Im Schulhausanbau im aargauischen Mellingen wurden grossflächig «FeinMikro»-Platten mit 0,5-mm-Löchern eingesetzt. Perforiert wurde Furnier des Amerikanischen Kirschbaums. Wie die Löcher eingebracht werden, bleibt ein Betriebsgeheimnis. Die Röösli AG montierte die Paneele.

www.akustik-raum.ch

Ein Produkt für Einfamilienhaus und Konferenzsaal

Wohin sich der Akustikbereich derzeit entwickelt, zeigen zwei Objekte, welche die NH Akustik + Design AG kürzlich realisiert hat. Das genau gleiche Produkt, «Topperfo Micro 2/2/0,5», verrichtet sowohl in einem Einfamilienhaus am Zürichsee als auch im Konferenzsaal der Weltorganisation für geistiges Eigentum (Wipo) in Genf, einer Teilorganisation der Vereinten Nationen, seinen Dienst. Im Einfamilienhaus montierte die Schreinerei Kaufmann aus Gommiswald SG 50 m2 der mikroperforierten Paneele (Lochdurchmesser: 0,5 mm) als abgesetzte Decke. Die Oberfläche ist weiss lackiert. Das Objekt ist ein Beispiel dafür, dass Akustikplatten immer mehr im Wohnbereich eingesetzt werden, oft als Nachrüstung, um das Raumgefühl zu verbessern.

In Konferenzsälen sind Akustikelemente schon fast Standard. Nicht jedoch die Ausführung wie in Genf mit über 3000 m2 mikroperforiertem (0,5 mm) Tannenfurnier an Decke und Wänden (siehe auch das Titelbild dieser Ausgabe).
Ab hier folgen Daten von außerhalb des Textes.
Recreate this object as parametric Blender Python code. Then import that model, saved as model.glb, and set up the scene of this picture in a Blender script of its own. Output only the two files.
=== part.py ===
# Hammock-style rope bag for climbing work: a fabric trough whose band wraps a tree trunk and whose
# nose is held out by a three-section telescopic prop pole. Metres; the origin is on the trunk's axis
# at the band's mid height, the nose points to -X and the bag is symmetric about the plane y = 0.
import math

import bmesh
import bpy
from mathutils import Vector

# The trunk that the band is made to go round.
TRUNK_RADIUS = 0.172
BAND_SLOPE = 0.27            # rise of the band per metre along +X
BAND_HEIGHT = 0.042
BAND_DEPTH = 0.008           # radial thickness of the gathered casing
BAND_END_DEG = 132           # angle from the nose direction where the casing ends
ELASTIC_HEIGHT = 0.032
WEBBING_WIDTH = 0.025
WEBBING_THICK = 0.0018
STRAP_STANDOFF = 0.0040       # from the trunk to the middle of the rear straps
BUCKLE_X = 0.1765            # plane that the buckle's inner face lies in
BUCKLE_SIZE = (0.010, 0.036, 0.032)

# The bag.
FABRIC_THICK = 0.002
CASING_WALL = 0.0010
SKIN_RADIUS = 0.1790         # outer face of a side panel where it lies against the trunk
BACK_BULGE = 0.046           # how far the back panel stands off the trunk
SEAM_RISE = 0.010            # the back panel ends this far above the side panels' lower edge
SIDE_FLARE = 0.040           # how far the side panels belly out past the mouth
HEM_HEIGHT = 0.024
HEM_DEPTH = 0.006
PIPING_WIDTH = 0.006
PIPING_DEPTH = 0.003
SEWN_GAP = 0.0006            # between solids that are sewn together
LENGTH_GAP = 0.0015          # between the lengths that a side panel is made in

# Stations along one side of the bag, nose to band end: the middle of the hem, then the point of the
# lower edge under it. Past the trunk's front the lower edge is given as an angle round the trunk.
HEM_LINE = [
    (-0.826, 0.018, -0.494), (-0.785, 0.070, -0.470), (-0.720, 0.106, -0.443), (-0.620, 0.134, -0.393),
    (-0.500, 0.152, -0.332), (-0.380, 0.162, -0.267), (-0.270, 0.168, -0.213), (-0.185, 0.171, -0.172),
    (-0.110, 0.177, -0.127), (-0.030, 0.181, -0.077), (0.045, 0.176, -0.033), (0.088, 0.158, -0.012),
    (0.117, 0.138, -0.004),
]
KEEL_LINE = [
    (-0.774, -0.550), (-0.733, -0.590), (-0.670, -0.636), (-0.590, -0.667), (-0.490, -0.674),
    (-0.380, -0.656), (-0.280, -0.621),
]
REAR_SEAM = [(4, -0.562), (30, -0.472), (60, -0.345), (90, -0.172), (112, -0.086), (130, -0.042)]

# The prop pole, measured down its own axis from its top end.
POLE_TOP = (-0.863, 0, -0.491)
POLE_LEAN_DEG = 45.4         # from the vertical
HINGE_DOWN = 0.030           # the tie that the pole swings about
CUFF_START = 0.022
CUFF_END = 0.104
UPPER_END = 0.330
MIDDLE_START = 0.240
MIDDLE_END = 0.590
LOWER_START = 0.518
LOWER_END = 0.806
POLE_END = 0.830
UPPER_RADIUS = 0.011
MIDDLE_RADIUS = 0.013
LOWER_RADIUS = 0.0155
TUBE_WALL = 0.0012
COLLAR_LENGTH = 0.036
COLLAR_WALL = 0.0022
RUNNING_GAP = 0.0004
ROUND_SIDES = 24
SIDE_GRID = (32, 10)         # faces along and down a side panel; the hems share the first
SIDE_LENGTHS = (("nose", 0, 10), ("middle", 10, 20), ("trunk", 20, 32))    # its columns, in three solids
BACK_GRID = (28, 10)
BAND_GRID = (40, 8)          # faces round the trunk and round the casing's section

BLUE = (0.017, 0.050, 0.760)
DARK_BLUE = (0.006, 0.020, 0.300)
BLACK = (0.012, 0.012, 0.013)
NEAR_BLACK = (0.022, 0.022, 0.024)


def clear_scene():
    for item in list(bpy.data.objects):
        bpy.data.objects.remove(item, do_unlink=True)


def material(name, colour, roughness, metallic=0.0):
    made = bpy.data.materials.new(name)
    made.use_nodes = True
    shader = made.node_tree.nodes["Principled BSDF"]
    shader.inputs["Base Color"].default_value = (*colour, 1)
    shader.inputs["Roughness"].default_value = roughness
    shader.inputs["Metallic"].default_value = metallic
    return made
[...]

Montiert wurden die Elemente von der Holzbaufirma Schwab System im bernischen Gampelen.

Bei «Topperfo Micro 2/2/0,5» weist das Deckblatt pro m2 etwa 250 000 Löcher auf. Damit erreicht die Platte beste Akustikwerte.

www.topakustik.ch

Sandwich mit Rillen

Die gerillte Sandwichplatte «BetaN Spezial» von der Lignokustik AG wird im neuen Foyer des Bündner Kunstmuseums in Chur für gute Akustik besorgt sein. Die Eingangshalle soll auch als Veranstaltungsraum genutzt werden können. Das Innenausbauunternehmen Mobil Werke AG im sankt-gallischen Berneck hat rund 200 m2 Akustikpaneele verbaut. Diese sind 19 mm stark und dank ihrer diskreten Graulackierung fast nicht zu erkennen.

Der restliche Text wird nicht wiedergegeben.